Bach in Times of Crisis

There is something about Bach in times of crisis.

I have a tendency to run to Bach when times get crazy, when it feels like all the threads of events are tangled in the most beastly of knots that even the invincible children's book protagonist Maniac Magee would be unable to untangle. Bach entered my life when I was about twelve and once I mastered my first little prelude I pounded it out with great enthusiasm and minimal regard for the fact that Bach was not in fact a romantic and may not have approved of my rather dramatic take on his dynamics. I took piano lessons until I was nineteen, so Bach became a fixture of my practicing time as I moved gradually from Inventions, to Sinfonias, to finally working on a hauntingly beautiful Prelude and a hauntingly terrifying Fugue to prepare for my final exam.

What has continually drawn me to playing Bach (besides the fact that he was an integral part of the curriculum) is that he always resolves so beautifully. Each piece is composed of different melody lines working through the same motif. The melodies are like threads that weave in and out of one another, bouncing motifs off of one another throughout the piece until they finally resolve with a conclusive cadence at the end. And regardless of whether the piece is stormy and frantic in a minor key, or jubilant in a major key, the loose ends are always eventually drawn together.

It is so satisfying to know that whatever my external circumstances, Bach won't leave me hanging. He will always masterfully weave in the loose ends in and give them purpose.
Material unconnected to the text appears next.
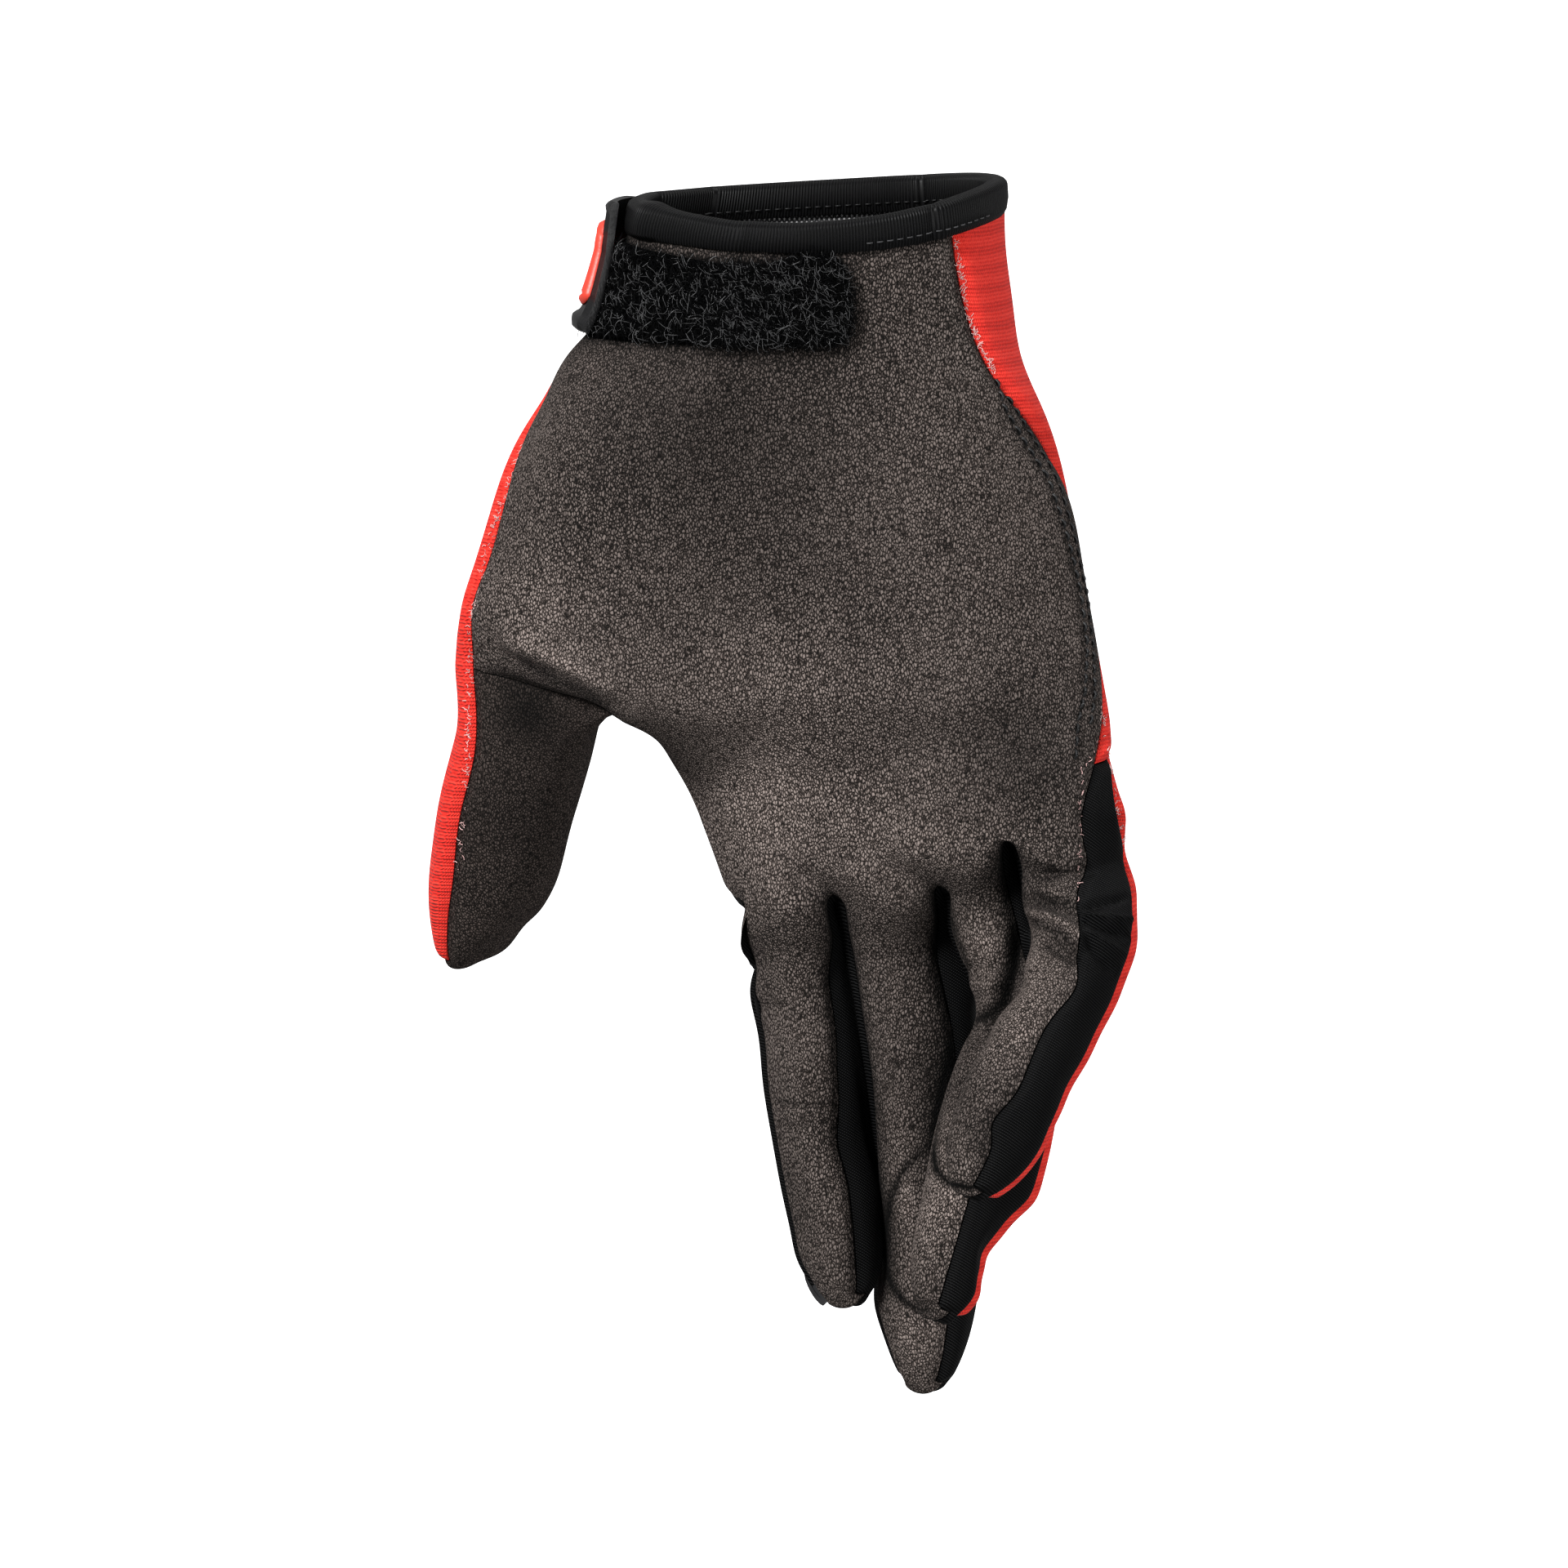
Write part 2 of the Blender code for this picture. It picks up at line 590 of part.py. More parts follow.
def cuff_rows(shell, rows):
    """Rings of the shell's vertices from the cuff edge down, each in order round the wrist."""
    edge_loop = {vertex for edge in shell.edges if len(edge.link_faces) == 1 for vertex in edge.verts}
    first = max(edge_loop, key=lambda vertex: vertex.co.x)
    ring = [first]
    while True:
        following = [edge.other_vert(ring[-1]) for edge in ring[-1].link_edges if len(edge.link_faces) == 1]
        following = [vertex for vertex in following if len(ring) < 2 or vertex is not ring[-2]]
        step = max(following, key=lambda vertex: vertex.co.y) if len(ring) == 1 else following[0]
        if step is first:
            break
        ring.append(step)
    result = [ring]
    above = {vertex: None for vertex in ring}
    for _ in range(rows):
        lower = []
        for vertex in result[-1]:
            if above[vertex] is None:
                ways = [edge for edge in vertex.link_edges if len(edge.link_faces) == 2]
            else:
                used = {face for edge in vertex.link_edges if edge.other_vert(vertex) is above[vertex]
                        for face in edge.link_faces}
                ways = [edge for edge in vertex.link_edges if not used.intersection(edge.link_faces)]
            lower.append(ways[0].other_vert(vertex))
        above = dict(zip(lower, result[-1]))
        result.append(lower)
    return result


def swept_band(name, profiles, material):
    """A closed band whose cross-section is given at each place round the wrist."""
    size = len(profiles[0])
    points = [point for profile in profiles for point in profile]
    faces = []
    for place in range(len(profiles)):
        ahead = (place + 1) % len(profiles)
        for corner in range(size):
            following = (corner + 1) % size
            faces.append((place * size + corner, ahead * size + corner,
                          ahead * size + following, place * size + following))
    return add_object(name, points, faces, material)


def outward(vertex):
    level = Vector((vertex.normal.x, vertex.normal.y, 0.0))
    return level.normalized()


def column_length(column):
    return sum((lower.co - upper.co).length for upper, lower in zip(column, column[1:]))


def along_column(column, distance):
    """The place and the normal at a distance down one column of vertices from the cuff edge."""
    for upper, lower in zip(column, column[1:]):
        length = (lower.co - upper.co).length
        if distance <= length:
            share = distance / length
            return upper.co.lerp(lower.co, share), upper.normal.lerp(lower.normal, share).normalized()
        distance -= length
    return column[-1].co, column[-1].normal


def cuff_binding(rows):
    """The band folded over the cuff edge: an upside-down U round the panels and the lining."""
    stack = PANEL_WALL + GAP + LINING_WALL
    outer = GAP + BINDING_WALL
    inner = stack + GAP + BINDING_WALL
    leg = BINDING_HEIGHT - BINDING_WALL
    crown = GAP + BINDING_WALL
    profiles = []
    for top, below in zip(rows[0], rows[1]):
        out = outward(top)
        down = (below.co - top.co).normalized()

        def at(across, drop):
            return top.co + out * across + down * drop

        profiles.append([at(outer, leg), at(outer, 0.0), at(-(inner - outer) * CROWN_START, -crown),
                         at(-(inner - outer) * CROWN_END, -crown), at(-inner, 0.0), at(-inner, leg),
                         at(-stack - GAP, leg), at(-stack - GAP, -GAP), at(GAP, -GAP), at(GAP, leg)])
    return swept_band("cuff_binding", profiles, BLACK_BINDING)


def cuff_lining(rows):
    """The lining inside the cuff, from under the binding down into the wrist."""
    near = PANEL_WALL + GAP
    far = near + LINING_WALL
    depths = [max(column_length(column[:count + 1]) for column in zip(*rows)) for count in range(len(rows))]
    whole = [count for count, depth in enumerate(depths) if depth < LINING_HEIGHT]
    profiles = []
    for column in zip(*rows):
        levels = [(column[count].co, column[count].normal) for count in whole]
        levels.append(along_column(column, LINING_HEIGHT))
        face_out = [place - normal * near for place, normal in levels]
        face_in = [place - normal * far for place, normal in levels]
        profiles.append(face_out[::-1] + face_in)
    return swept_band("cuff_lining", profiles, DARK_MESH)


class Wrist:
    """The shell's outside near the cuff, read along its own columns so that what lies on it fits."""

    def __init__(self, rows):
        self.columns = list(zip(*rows))
        tops = [column[0].co for column in self.columns]
        self.angles = [math.degrees(math.atan2(top.y, top.x)) % 360.0 for top in tops]
        if self.angles[0] > 180.0:
            self.angles[0] -= 360.0

    def column_at(self, degrees):
        """The column at an angle round the wrist: a whole one where one is close, else with a fraction."""
        for index, (near, far) in enumerate(zip(self.angles, self.angles[1:])):
            if near <= degrees <= far:
                share = (degrees - near) / (far - near)
                return index + (share if COLUMN_CATCH < share < 1.0 - COLUMN_CATCH else float(round(share)))
        return len(self.angles) - 1.0

    def stations(self, start_degrees, end_degrees):
        """The two end columns and all whole ones between them."""
        start = self.column_at(start_degrees)
        end = self.column_at(end_degrees)
        whole = [column for column in range(len(self.columns)) if start < column < end]
        return [start, *whole, end]

    def on_column(self, index, height):
        column = self.columns[index]
        if height >= column[0].co.z:
            return Vector((column[0].co.x, column[0].co.y, height)), column[0].normal
        for upper, lower in zip(column, column[1:]):
            if height >= lower.co.z:
                share = (height - upper.co.z) / (lower.co.z - upper.co.z)
                return upper.co.lerp(lower.co, share), upper.normal.lerp(lower.normal, share)
        return column[-1].co, column[-1].normal

    def at(self, column, height):
        """The place and the normal at a column and a height."""
        index = min(int(column), len(self.columns) - 2)
        near_place, near_normal = self.on_column(index, height)
        far_place, far_normal = self.on_column(index + 1, height)
        share = column - index
        return near_place.lerp(far_place, share), near_normal.lerp(far_normal, share).normalized()


def plate(name, columns, material):
    """A bent plate from columns of (inner, outer) points."""
    rows = len(columns[0])
    points = [pair[side] for side in (0, 1) for column in columns for pair in column]
    count = len(columns) * rows
    faces = []

    def number(column, row):
        return column * rows + row

    for column in range(len(columns) - 1):
        for row in range(rows - 1):
            quad = (number(column, row), number(column, row + 1), number(column + 1, row + 1),
                    number(column + 1, row))
            faces.append(quad)
            faces.append(tuple(corner + count for corner in reversed(quad)))
    rim = [number(column, 0) for column in range(len(columns))]
    rim += [number(len(columns) - 1, row) for row in range(1, rows)]
    rim += [number(column, rows - 1) for column in range(len(columns) - 2, -1, -1)]
    rim += [number(0, row) for row in range(rows - 2, 0, -1)]
    for start, end in zip(rim, rim[1:] + rim[:1]):
        faces.append((start, end, end + count, start + count))
    return add_object(name, points, faces, material)


def loop_patch(wrist):
    """The loop tape on the palm, rounded at its right end, with its left end under the closure tab."""
    stations = wrist.stations(LOOP_LEFT_DEG, LOOP_RIGHT_DEG)
    last = stations[-1]
    radius = Vector(wrist.at(last, -LOOP_TOP)[0][:2]).length
    corner_columns = LOOP_CORNER / radius / math.radians(360.0 / len(wrist.columns))
    whole = [station for station in stations if station < last - corner_columns]
    stations = whole + [last - corner_columns * share for share in LOOP_CORNER_SHARES]
    columns = []
    for station in stations:
        beyond = max(0.0, 1.0 - (last - station) / corner_columns)
        inset = LOOP_CORNER * (1.0 - math.sqrt(1.0 - beyond ** 2))
        points = []
        for row in range(PLATE_ROWS + 1):
            height = mix(-LOOP_TOP - inset, -LOOP_TOP - LOOP_HEIGHT + inset, row / PLATE_ROWS)
            place, normal = wrist.at(station, height)
            points.append((place + normal * GAP, place + normal * (GAP + LOOP_THICKNESS)))
        columns.append(points)
    return plate("loop_patch", columns[::-1], LOOP_FUZZ)


def smooth_step(value):
    value = min(1.0, max(0.0, value))
    return value * value * (3.0 - 2.0 * value)


def tab_lift(wrist, station, height):
    """How far the tab stands off the wrist, because it passes over the binding and its end over the tape."""
    index = min(int(station), len(wrist.angles) - 2)
    ramp_start = LOOP_LEFT_DEG - TAB_RAMP_LEAD_DEG
    near, far = [smooth_step((angle - ramp_start) / TAB_RAMP_DEG) for angle in wrist.angles[index:index + 2]]
    over_tape = mix(near, far, station - index) * (LOOP_THICKNESS + GAP)
    binding_foot = -CUFF_EDGE_DROP - BINDING_HEIGHT
    over_binding = smooth_step((height - binding_foot + TAB_RAMP) / TAB_RAMP) * (BINDING_WALL + GAP)
    return GAP + max(over_tape, over_binding)


def over_tab(wrist, station, share, above):
    """A point over the tab's face at a share of its height, read between the tab's own rows."""
    upper, lower = next(pair for pair in zip(TAB_ROWS, TAB_ROWS[1:]) if share <= pair[1])
    ends = []
    for row in (upper, lower):
        height = -TAB_TOP - TAB_HEIGHT * row
        place, normal = wrist.at(station, height)
        ends.append(place + normal * (tab_lift(wrist, station, height) + TAB_THICKNESS + above))
    return ends[0].lerp(ends[1], (share - upper) / (lower - upper))


def closure_tab(wrist):
    """The tab round the thumb side of the wrist, with a raised rim along its edges."""
    stations = wrist.stations(TAB_BACK_DEG, TAB_FRONT_DEG)
    rim_starts = stations[-1] - TAB_RIM_COLUMNS
    stations[-1:-1] = [rim_starts - TAB_RIM_COLUMNS / 2.0, rim_starts]
    columns = []
    for station in sorted(stations):
        at_end = station >= rim_starts
        points = []
        for share in TAB_ROWS:
            height = -TAB_TOP - TAB_HEIGHT * share
            place, normal = wrist.at(station, height)
            at_edge = share in (TAB_ROWS[1], TAB_ROWS[-2])
            thickness = TAB_THICKNESS + (TAB_RIM if at_end or at_edge else 0.0)
            lift = tab_lift(wrist, station, height)
            points.append((place + normal * lift, place + normal * (lift + thickness)))
        columns.append(points)
    return plate("closure_tab", columns[::-1], BLACK_MOULDED)


def tab_patch(wrist):
    """The rubber patch on the tab."""
    stations = wrist.stations(PATCH_BACK_DEG, PATCH_FRONT_DEG)
    columns = []
    for station in stations:
        share = (station - stations[0]) / (stations[-1] - stations[0])
        half = (0.5 - PATCH_MARGIN / TAB_HEIGHT) * (1.0 - PATCH_TAPER * abs(2.0 * share - 1.0) ** 4)
        points = []
        for row in range(PLATE_ROWS + 1):
            height_share = mix(0.5 - half, 0.5 + half, row / PLATE_ROWS)
            points.append((over_tab(wrist, station, height_share, GAP),
                           over_tab(wrist, station, height_share, GAP + PATCH_THICKNESS)))
        columns.append(points)
    return plate("tab_patch", columns[::-1], RED_RUBBER)


def main():
    clear_scene()
    cage = build_cage()
    shell = shell_bmesh(*fitted_shell(cage))
    cloths = {"palm_panel": SUEDE, "thumb_panel": SUEDE, "back_panel": RED_KNIT}
    for name in PANELS:
        panel_solid(shell, name, cloths.get(name, BLACK_STRETCH))
    rows = cuff_rows(shell, 5)
    cuff_binding(rows)
    cuff_lining(rows)
    wrist = Wrist(rows)
    loop_patch(wrist)
    closure_tab(wrist)
    tab_patch(wrist)
    shell.free()


main()
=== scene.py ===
"""Looks of the motocross glove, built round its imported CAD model.

The glove's skin is made by the same sections and rings as the CAD's, only finer. It is then given its folds
and seams and cut into panels. The cuff, the closure, the stitches and the fuzz are laid on that skin.
Lengths are in metres. Places on the photograph are in its pixels, in a frame of 1920 by 1920.
"""
import math

import bpy
import numpy as np
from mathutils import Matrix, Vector
from mathutils.bvhtree import BVHTree
from mathutils.kdtree import KDTree

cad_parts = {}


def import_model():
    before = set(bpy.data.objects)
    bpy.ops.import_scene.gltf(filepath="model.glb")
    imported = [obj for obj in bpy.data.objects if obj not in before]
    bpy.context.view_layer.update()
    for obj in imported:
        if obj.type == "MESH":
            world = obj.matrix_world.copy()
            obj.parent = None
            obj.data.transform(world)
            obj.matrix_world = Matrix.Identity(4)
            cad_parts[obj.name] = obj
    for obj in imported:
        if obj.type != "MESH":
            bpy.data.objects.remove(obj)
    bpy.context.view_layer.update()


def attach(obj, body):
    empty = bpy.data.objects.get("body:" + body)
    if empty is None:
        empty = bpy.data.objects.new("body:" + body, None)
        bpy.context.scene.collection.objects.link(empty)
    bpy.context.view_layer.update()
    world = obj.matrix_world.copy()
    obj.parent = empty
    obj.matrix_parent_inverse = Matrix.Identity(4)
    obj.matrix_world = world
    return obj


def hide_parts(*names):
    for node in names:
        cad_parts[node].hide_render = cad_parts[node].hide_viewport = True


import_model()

# Camera, as measured from the photograph
PHOTO_SIZE = 1920
CAMERA_PLACE = Vector((-0.0041, -0.86978, 0.052466))
CAMERA_TARGET = Vector((-0.0041, 0.0, -0.1009))
CAMERA_LENS = 120.0
CAMERA_SENSOR = 36.0
METRES_PER_PIXEL = 0.000138

# Overall sizes that the tables' shares refer to
HAND_WIDTH = 0.100
HAND_LENGTH = 0.200
HAND_DEPTH = 0.050
FINGER_WIDTH = 0.0180
FINGER_DEPTH = 0.0160
THUMB_WIDTH = 0.0230
THUMB_DEPTH = 0.0200

# Length of each finger beyond its root, and of the thumb
INDEX_LENGTH = 0.0745
MIDDLE_LENGTH = 0.0915
RING_LENGTH = 0.0830
PINKY_LENGTH = 0.0660
THUMB_LENGTH = 0.0570

# Fineness of the skin and of the lining, and of the cage's fit to the sections
SKIN_LEVEL = 4
LINER_LEVEL = 3
FIT_LEVEL = 2
FIT_ROUNDS = 4

# Panels' edges and seams, the lining's depth and the swell of the knit
PANEL_EDGE = 0.00012
PANEL_RIM = 0.0010
SEAM_DEPTH = 0.00075
SEAM_WIDTH = 0.0013
LINER_DEPTH = 0.0011
BACK_SWELL = 0.0003

# Rounds of smoothing where a part or a panel fades out, how soon a fold, and a line of painted shade and
# highlight, fades towards the outline, and the share of a line, one over the number, over which it fades in
PART_BLUR = 20
PANEL_BLUR = 8
FOLD_FACING = 2.0
FOLD_ENDS = 5.0
PAINTED_LIGHT_FACING = 4.0
PAINTED_LIGHT_ENDS = 8.0

# Skin's sections. PAD_REACH is how far out from the palm's middle its pads are highest, BEND_SHARE the share
# of a finger over which a bend is eased, and SIDE_MARGIN how near the seams of a gusset its middle may come.
SECTION_POWER = 2.3
PAD_REACH = 0.6
BEND_SHARE = 0.04
SIDE_MARGIN = 0.3

# How many places go once round a section, and the least length that a vector is divided by
TURN = 4.0
TINY = 1e-12

# Angle between two faces past which their edge is drawn sharp
SHARP_DEG = 65.0

# Cuff, closure tab and loop tape, as in the CAD
GAP = 0.0003
BINDING_HEIGHT = 0.0055
BINDING_WALL = 0.0010
CUFF_EDGE_DROP = 0.0055
LOOP_LEFT_DEG = 190.0
LOOP_RIGHT_DEG = 285.0
LOOP_HEIGHT = 0.0150
LOOP_THICKNESS = 0.0013
LOOP_TOP = 0.0098
LOOP_CORNER = 0.0045
TAB_HEIGHT = 0.0215
TAB_TOP = 0.0035
TAB_THICKNESS = 0.0018
TAB_FRONT_DEG = 197.0
TAB_BACK_DEG = 100.0
TAB_RAMP = 0.0030
TAB_RAMP_DEG = 10.0
TAB_RAMP_LEAD_DEG = 45.0
PATCH_THICKNESS = 0.0009
PATCH_MARGIN = 0.0035
PATCH_FRONT_DEG = 193.5
PATCH_BACK_DEG = 157.0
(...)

In the midst of the final exam madness this semester (side note - I just survived my first semester of grad school. not that it's a big deal or anything....) one of the figures I have been studying is Julian of Norwich. A mystic living as a reclusive anchoress in the fourteenth century, Julian lived in an era of true crisis. The church was shaken by emerging heresy, the papacy was corrupt, new Renaissance ideas were just beginning to challenge traditional understandings of life, and let's not forget the Back Death, waves of which Julian would have experienced twice within the first twenty years of her life.

And how did Julian respond? In her Showings of the Divine Love she describes the concerns of the world as nothing more than the size of a hazelnut. And she recites the words of the Lord, spoken to her in these times of crisis:
I will make all things well, I shall make all things well, I may make all things well and I can make all things well; and you will see that yourself, that all things will be well
Because I can only begin to understand God by seeking to understand him through the lens of earthly things, I see something of Bach in God. Like Bach pulling the separate threads of melodies through a sometimes harrowing melodic experience into a conclusive cadence, God will, somehow and unbelievably, pull us through the knotted mass of threads that is this life - and he will be better at untangling the mess we've made than even Maniac Macgee.

I can't help but think about the hope that Julian suggests in these times of crisis, where children(!) experience trauma and evil in their schools. It is hard to see that hope when we are knotted up in the midst of it all. All I can do is sit down at the piano I am so very blessed to have in my living room, and I can play my preludes and sinfonias with the hope that the cadence will come, in spite of all odds.